If you thought fees, or nonexistent customer service or high fuel prices were the biggest problems facing travelers, think again. It’s traffic, according to the Texas Transportation Institute’s 2009 Annual Urban Mobility Report.
This chart shows the total cost of congestion for each population size group. It accounts for the amount of wasted time and fuel due to traffic congestion. The total cost of congestion in the urban areas is $87.2 billion in 2007 or an average of $757 per peak-period traveler.
Let’s put $87 billion into a little perspective.
• If you had that much money in single-dollar bills, a stack would be 28,998,000 feet, or over 5,492 miles. That’s a round-trip between Washington and Los Angeles.
• The 2003 Iraq war package cost U.S. taxpayers $87 billion.
• We’re not above throwing $87 billion away, either. The Fed gave Lehman Brothers a loan for that amount back in the day.

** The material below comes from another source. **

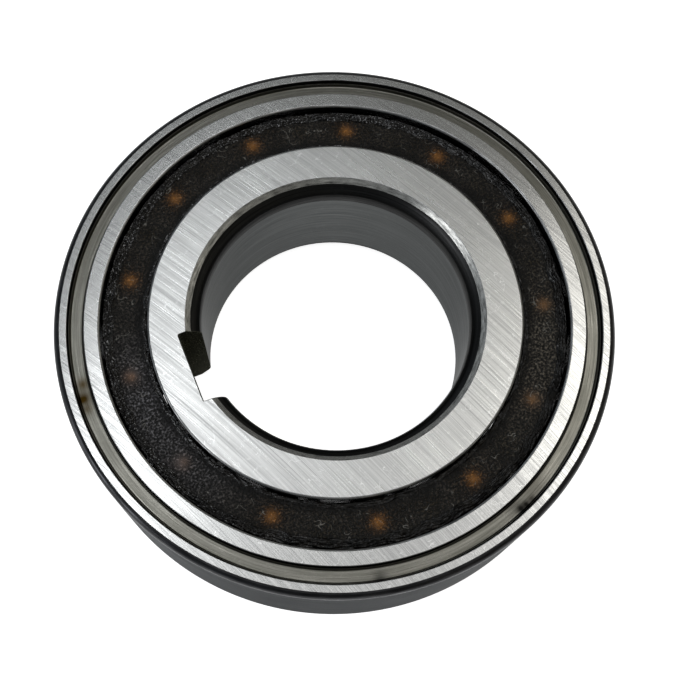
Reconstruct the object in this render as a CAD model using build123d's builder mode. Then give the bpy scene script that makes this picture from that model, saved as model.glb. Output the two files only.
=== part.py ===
"""Sprag clutch bearing, 30 x 62 x 16 mm, with a keyed bore.

A ball row in the front half carries the rings on each other. A row of sprags in the back half lets
the inner ring turn one way and wedges between the rings the other way.

Frame: the bore axis is +Z, the back face lies in Z = 0 and the front face, where the ball cage shows,
in Z = width. The keyway faces -X. All lengths are in millimetres and all angles in degrees.
"""

import os
from math import asin, cos, radians, sin, sqrt, tan

from build123d import *

# Rings
outer_diameter = 62.0
bore_diameter = 30.0
width = 16.0
race_gap = 5.13  # between the race lands of the two rings
outer_wall_share = 0.46642  # the outer ring's part of the room that the race gap leaves for both walls
outer_corner_radius = 0.7
land_break = 0.25  # bevel between each face and each race land

# Shallow ring groove in the front face of the outer ring
groove_rim = 1.48  # land left between the groove and the outside
groove_width = 1.85
groove_depth = 1.0
groove_wall_slope = 0.3  # how far each wall leans in at the floor

# Mouths of the bore
lead_width = 1.63  # radial, at the front face
lead_depth = 2.5
lead_bevel = 0.55  # turned bevel at the face, before the lead's radius
back_bevel = 1.2

# Keyway, for a shallow parallel key
keyway_width = 8.0
keyway_depth = 2.0
keyway_corner_radius = 0.25

# Ball row
ball_count = 13
ball_diameter = 6.35
ball_row_angle = 9.25  # of the first ball, from +X
ball_play = 0.02  # between a ball and each raceway
raceway_conformity = 0.52  # groove radius over ball diameter

# Ball cage: a snap cage, closed at the front
ball_cage_recess = 1.2  # below the front face
ball_cage_web = 0.45  # over the top of each ball
ball_cage_inner_gap = 0.25
ball_cage_outer_gap = 0.28
ball_cage_edge_bevel = 0.25
pocket_play = 0.08
horn_reach = 1.8  # past the balls' centres
horn_thickness = 1.1  # beside a ball's centre
relief_height = 0.9  # how far the gap between horns runs above the balls' centres

# Sprags. Their section goes by the gap between the races, so these are shares of it.
sprag_count = 24
strut_angle = 3.0  # between the line through both contacts and the radius
sprag_play = 0.02  # between a sprag and each race
outer_cam_share = 0.643  # radius of the head's cam
inner_cam_share = 0.507  # radius of the foot's cam
head_share = 0.78  # width of the head
shank_share = 0.546  # width of the shank
corner_share = 0.05  # bevel on the outer corners
notch_share = 0.224  # depth of the garter spring's notch
garter_share = 0.164  # diameter of the garter spring's coil

# Sprag cage: a drum with a window for each shank, and a flange at the back
sprag_cage_recess = 1.2  # in front of the back face
flange_thickness = 0.8
flange_gap = 0.28  # to the outer race
end_ring_height = 0.7
row_gap = 0.26  # between the sprag cage and the balls
sprag_end_play = 0.08
window_play = 0.2  # beside each shank
drum_start_share = 0.18  # inside of the drum, as a share of the gap from the inner race
drum_end_share = 0.6  # outside of the drum
clearance_share = 0.039  # under each head, room to lean
sight_share = 0.1  # margin between a head's outline and its window in the flange

# Snap lugs that hold the sprag cage in the outer ring
lug_count = 6
lug_angle = 16.0
lug_height = 0.3  # above the outer race
lug_thickness = 0.4
lug_play = 0.1

# Garter spring in the notches of the sprag heads
garter_play = 0.05  # under the coil
notch_play = 0.13  # each side of the coil

# Worked out
outer_radius = outer_diameter / 2
bore_radius = bore_diameter / 2
outer_race = outer_radius - outer_wall_share * (outer_radius - bore_radius - race_gap)
inner_race = outer_race - race_gap
pitch_radius = (outer_race + inner_race) / 2
ball_radius = ball_diameter / 2
groove_radius = raceway_conformity * ball_diameter
ball_cage_top = width - ball_cage_recess
pocket_radius = ball_radius + pocket_play
ball_height = ball_cage_top - ball_cage_web - pocket_radius
flange_top = sprag_cage_recess + flange_thickness
sprag_cage_top = ball_height - ball_radius - row_gap
window_height = sprag_cage_top - end_ring_height - flange_top
sprag_bottom = flange_top + sprag_end_play
sprag_length = window_height - 2 * sprag_end_play
sprag_middle = sprag_bottom + sprag_length / 2
outer_cam_radius = outer_cam_share * race_gap
inner_cam_radius = inner_cam_share * race_gap
head_width = head_share * race_gap
shank_width = shank_share * race_gap
notch_depth = notch_share * race_gap
garter_diameter = garter_share * race_gap
sight_margin = sight_share * race_gap
drum_inner = inner_race + drum_start_share * race_gap
drum_outer = inner_race + drum_end_share * race_gap
head_start = drum_outer + clearance_share * race_gap
flange_radius = outer_race - flange_gap
lug_middle = sprag_cage_recess + flange_thickness / 2
garter_radius = outer_race - sprag_play - notch_depth + garter_play + garter_diameter / 2

# The strut runs from the inner contact, on the +Y side of a sprag on the X axis, to the outer contact
# on its -Y side, so a sprag wedges when the inner ring is driven clockwise as the front face shows it.
contact_offset = race_gap * tan(radians(strut_angle)) / 2
outer_contact = -asin(contact_offset / outer_race)
inner_contact = asin(contact_offset / inner_race)
outer_cam_distance = outer_race - sprag_play - outer_cam_radius
inner_cam_distance = inner_race + sprag_play + inner_cam_radius
outer_cam = (outer_cam_distance * cos(outer_contact), outer_cam_distance * sin(outer_contact))
inner_cam = (inner_cam_distance * cos(inner_contact), inner_cam_distance * sin(inner_contact))


def save(piece, name):
    """Label a finished piece and write it as its own STEP file."""
    piece.part.label = name
    export_step(piece.part, f"parts/{name}.step")


def section(inner, outer, bottom, top, mode=Mode.ADD):
    """Rectangle of a ring's section, between two radii and two heights."""
    with Locations(((inner + outer) / 2, (bottom + top) / 2)):
        Rectangle(outer - inner, top - bottom, mode=mode)


def outer_ring():
    """Outer ring: face groove, race land shared by both rows, ball raceway and snap groove."""
    with BuildPart() as ring:
        with BuildSketch(Plane.XZ) as profile:
            section(outer_race, outer_radius, 0, width)
            chamfer(profile.vertices().group_by(Axis.X)[0], land_break)
            fillet(profile.vertices().group_by(Axis.X)[-1], outer_corner_radius)
            with Locations((pitch_radius + ball_radius + ball_play - groove_radius, ball_height)):
                Circle(groove_radius, mode=Mode.SUBTRACT)
            groove_outer = outer_radius - groove_rim
            groove_inner = groove_outer - groove_width
            with BuildLine():
                Polyline(
                    (groove_inner, width),
                    (groove_inner + groove_wall_slope, width - groove_depth),
                    (groove_outer - groove_wall_slope, width - groove_depth),
                    (groove_outer, width),
                    close=True,
                )
            make_face(mode=Mode.SUBTRACT)
            snap_half = lug_thickness / 2 + lug_play
            snap_bottom = lug_middle - snap_half
            snap_top = lug_middle + snap_half
            snap_outer = outer_race + lug_height + lug_play
            section(outer_race, snap_outer, snap_bottom, snap_top, mode=Mode.SUBTRACT)
        revolve(axis=Axis.Z)
    save(ring, "outer_ring")


def inner_ring():
    """Inner ring: keyed bore with a rounded lead at the front, race land and ball raceway."""
    with BuildPart() as ring:
        with BuildSketch(Plane.XZ) as profile:
            section(bore_radius, inner_race, 0, width)
            chamfer(profile.vertices().group_by(Axis.X)[-1], land_break)
            chamfer(profile.vertices().group_by(Axis.X)[0].sort_by(Axis.Y)[0], back_bevel)
            with Locations((pitch_radius - ball_radius - ball_play + groove_radius, ball_height)):
                Circle(groove_radius, mode=Mode.SUBTRACT)
            with BuildLine():
                mouth = (bore_radius + lead_width, width)
                bevel_end = (mouth[0] - lead_bevel, width - lead_bevel)
                lead_end = (bore_radius, width - lead_depth)
                Polyline(lead_end, (bore_radius, width), mouth, bevel_end)
                TangentArc(lead_end, bevel_end, tangent=(0, 1))
            make_face(mode=Mode.SUBTRACT)
        revolve(axis=Axis.Z)
        with BuildSketch() as keyway:
            floor = bore_radius + keyway_depth
            section(-floor, 0, -keyway_width / 2, keyway_width / 2)
            fillet(keyway.vertices().group_by(Axis.X)[0], keyway_corner_radius)
        extrude(amount=width, mode=Mode.SUBTRACT)
    save(ring, "inner_ring")


def ball_cage():
    """Snap cage: a closed rim at the front, and a pair of horns round each ball."""
    cage_inner = inner_race + ball_cage_inner_gap
    cage_outer = outer_race - ball_cage_outer_gap
    horn_bottom = ball_height - horn_reach
    spacing = 2 * pitch_radius * sin(radians(180 / ball_count))
    relief_width = spacing - 2 * (pocket_radius + horn_thickness)
    relief_span = horn_reach + relief_height
    with BuildPart() as cage:
        with BuildSketch(Plane.XZ) as profile:
            section(cage_inner, cage_outer, horn_bottom, ball_cage_top)
            chamfer(profile.vertices().group_by(Axis.Y)[-1], ball_cage_edge_bevel)
        revolve(axis=Axis.Z)
        with Locations((0, 0, ball_height)):
            with PolarLocations(pitch_radius, ball_count, ball_row_angle):
                Sphere(pocket_radius, mode=Mode.SUBTRACT)
        with Locations((0, 0, horn_bottom + relief_span / 2)):
            with PolarLocations(pitch_radius, ball_count, ball_row_angle + 180 / ball_count):
                Box(2 * race_gap, relief_width, relief_span, mode=Mode.SUBTRACT)
    save(cage, "ball_cage")


def balls():
    """The row of balls, one node each."""
    places = PolarLocations(pitch_radius, ball_count, ball_row_angle).local_locations
    for number, place in enumerate(places, start=1):
        with BuildPart(Plane.XY.offset(ball_height)) as ball:
            with Locations(place):
                Sphere(ball_radius)
        save(ball, f"ball_{number:02d}")


def sprag(number):
    """One sprag: a wide cammed head outside the drum, a shank through its window, a cammed foot."""
    angle = radians(360 * (number - 1) / sprag_count)
    foot = Plane(origin=(0, 0, sprag_bottom), x_dir=(cos(angle), sin(angle), 0), z_dir=(0, 0, 1))
    head_half = head_width / 2
    shank_half = shank_width / 2

    def head_end(y):
        return (outer_cam[0] + sqrt(outer_cam_radius**2 - (y - outer_cam[1]) ** 2), y)

    def foot_end(y):
        return (inner_cam[0] - sqrt(inner_cam_radius**2 - (y - inner_cam[1]) ** 2), y)

    with BuildPart() as body:
        with BuildSketch(foot) as outline:
            with BuildLine():
                crown = (outer_cam[0] + outer_cam_radius, outer_cam[1])
                sole = (inner_cam[0] - inner_cam_radius, inner_cam[1])
                ThreePointArc(head_end(-head_half), crown, head_end(head_half))
                Polyline(
                    head_end(head_half),
                    (head_start, head_half),
                    (head_start, shank_half),
                    foot_end(shank_half),
                )
                ThreePointArc(foot_end(shank_half), sole, foot_end(-shank_half))
                Polyline(
                    foot_end(-shank_half),
                    (head_start, -shank_half),
                    (head_start, -head_half),
                    head_end(-head_half),
                )
            make_face()
            across = outline.vertices().group_by(Axis.Y)
            foot_corners = outline.vertices().sort_by(Axis.X)[:2]
            chamfer(across[0] + across[-1] + foot_corners, corner_share * race_gap)
        extrude(amount=sprag_length)
        with BuildSketch(foot.offset(sprag_length / 2)):
            section(pitch_radius, outer_radius, -head_width, head_width)
            with Locations(outer_cam):
                Circle(outer_cam_radius - notch_depth, mode=Mode.SUBTRACT)
        extrude(amount=garter_diameter / 2 + notch_play, both=True, mode=Mode.SUBTRACT)
    save(body, f"sprag_{number:02d}")


def sprag_cage():
    """Drum with a window for each shank, a flange with a sight window on each head, and snap lugs."""
    window_width = shank_width + 2 * window_play
    sight_start = head_start + sight_margin / 2
    sight_end = outer_race - 2 * sight_margin
    with BuildPart() as cage:
        with BuildSketch(Plane.XZ):
            section(drum_inner, drum_outer, sprag_cage_recess, sprag_cage_top)
            section(drum_inner, flange_radius, sprag_cage_recess, flange_top)
        revolve(axis=Axis.Z)
        for lug in range(lug_count):
            turn = 360 * lug / lug_count
            with BuildSketch(Plane.XZ.rotated((0, 0, turn))):
                lug_bottom = lug_middle - lug_thickness / 2
                section(drum_outer, outer_race + lug_height, lug_bottom, lug_bottom + lug_thickness)
            revolve(axis=Axis.Z, revolution_arc=lug_angle)
        with Locations((0, 0, flange_top + window_height / 2)):
            with PolarLocations((drum_inner + drum_outer) / 2, sprag_count):
                Box(race_gap, window_width, window_height, mode=Mode.SUBTRACT)
        with Locations((0, 0, lug_middle)):
            with PolarLocations((sight_start + sight_end) / 2, sprag_count):
                Box(
                    sight_end - sight_start,
                    head_width - 2 * sight_margin,
                    2 * flange_thickness,
                    mode=Mode.SUBTRACT,
                )
    save(cage, "sprag_cage")


def garter_spring():
    """Outside of the close-wound coil that draws the sprags inwards."""
    with BuildPart() as spring:
        with Locations((0, 0, sprag_middle)):
            Torus(garter_radius, garter_diameter / 2)
    save(spring, "garter_spring")


os.makedirs("parts", exist_ok=True)
outer_ring()
inner_ring()
ball_cage()
balls()
sprag_cage()
for sprag_number in range(1, sprag_count + 1):
    sprag(sprag_number)
garter_spring()
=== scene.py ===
# %% [markdown]
# # A one-way clutch bearing
#
# This lesson dresses a ball bearing with a row of sprags behind the balls. The outer ring is pressed into
# a housing, the inner ring is keyed to a shaft, and the sprags let one turn in the other one way only.
# The solids come ready made from the CAD model, in metres, with the bore along +Z and the front face up.
# Here they get ground steel, painted shade on the groove walls, outer corners, bore mouths and greased
# lands, dark moulded plastic and grease.

import math

import bpy
import numpy as np
from mathutils import Matrix, Vector


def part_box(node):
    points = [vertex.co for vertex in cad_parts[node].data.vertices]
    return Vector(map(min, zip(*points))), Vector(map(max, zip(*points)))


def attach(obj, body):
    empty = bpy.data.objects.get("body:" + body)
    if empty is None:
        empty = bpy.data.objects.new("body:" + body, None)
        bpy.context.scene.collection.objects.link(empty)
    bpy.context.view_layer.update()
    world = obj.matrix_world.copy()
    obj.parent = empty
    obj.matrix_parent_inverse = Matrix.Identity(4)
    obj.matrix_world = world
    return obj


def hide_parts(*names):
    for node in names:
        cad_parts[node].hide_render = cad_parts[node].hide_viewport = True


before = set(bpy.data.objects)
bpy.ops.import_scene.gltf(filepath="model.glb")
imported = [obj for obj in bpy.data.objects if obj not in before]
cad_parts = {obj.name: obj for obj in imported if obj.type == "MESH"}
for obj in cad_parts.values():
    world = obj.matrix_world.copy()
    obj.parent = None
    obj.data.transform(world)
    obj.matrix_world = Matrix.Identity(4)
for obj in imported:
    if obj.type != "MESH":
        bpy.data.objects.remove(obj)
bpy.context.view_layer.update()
MM = 0.001

# %% [markdown]
# ## Sizes shared with the solids
#
# Each new surface has to lie where its solid lies, so the heights and radii that a box gives are read from
# the boxes. The rest repeats the model's own dimensions.

# %% Heights and radii, in millimetres


def reach(node):
    """Radius of a node, as its furthest corner along X, and its lowest and highest points, in mm."""
    low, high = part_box(node)
    return high.x / MM, low.z / MM, high.z / MM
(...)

As you might expect, bigger cities are more affected by traffic than rural areas. More than 20 urban areas had a total annual congestion cost of at least $1 billion each. And the areas with populations over 3 million account for about 57 percent of the congestion cost.
No matter what you do, traffic gets worse. Higher fuel prices only seem to make the numbers level off a little.
The bigger problem may be how we see this issue — or, more to the point, fail to see this issue.
Traffic doesn’t exactly make headlines. If you read this site and others like it, or pick up one of the few surviving newspaper travel sections, you’ll see that traffic is hardly ever mentioned.
Maybe if we started talking about it, we could do something about it.